Op zondagochtend had Deetje (5) een schilderij gemaakt.
‘Mooi,’ zei ik toen ik beneden kwam. ‘Wat is dat precies?’
‘O, een dood meisje.’
‘Wow. Goed idee!’
Sindsdien slingert het dode meisje hier rond, op de tafel, het aanrecht, de vloer. Overal kom ik het tegen, raap ik het op, leg ik het maar weer ergens neer. Met haar anonieme grijze gezichtje. Een grote omcirkelde 5 op haar buik. Steeds opnieuw moet ik denken aan de aangespoelde Syrische kinderen die ik op een foto op Facebook zag. Dode meisjes en jongens. Drijvend in de branding.
Gisteren, toen ik al bellend met mijn moeder door de kamer liep, dook het meisje ook weer op.
In haar 40jarige loopbaan als onderwijzeres was zij nooit een kind tegengekomen dat dode meisjes schilderde, zei ze. ‘Kinderen doen nooit zomaar iets.’

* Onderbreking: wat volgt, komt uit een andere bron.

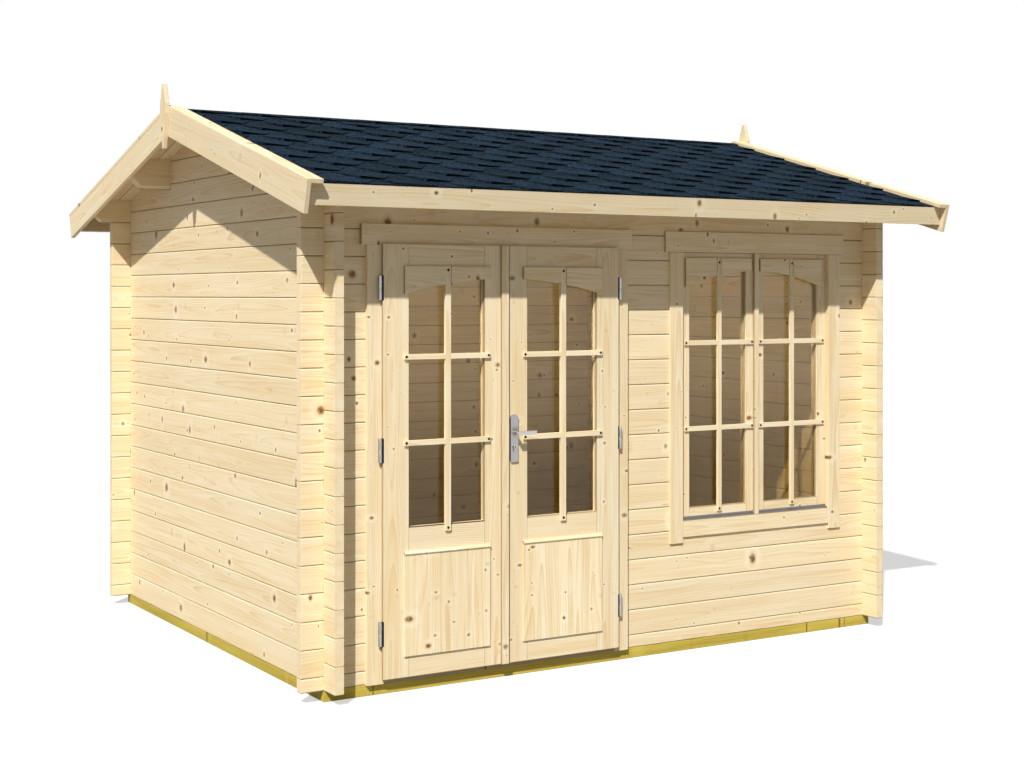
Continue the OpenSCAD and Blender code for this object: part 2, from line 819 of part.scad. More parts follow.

Man ging er vanuit dat Deetje zomaar wat geschilderd had en toen pas zag dat het een dood meisje was.
Ik dacht dat ze het einde van haar ‘schattigheid’ getekend had, dat verklaarde ook die 5.
‘Ik ben nu 5, ik ben niet schattig meer,’ had ik haar laatst tegen het buurmeisje (11) horen zeggen. ‘Jij vindt me ook niet meer schattig, toch?’
‘Maar mijn papa en mama vinden jou nog wel schattig,’ zei het buurmeisje.
‘Ze zijn gewoon met cijfers bezig op school,’ zei man. ‘Daarom die 5.’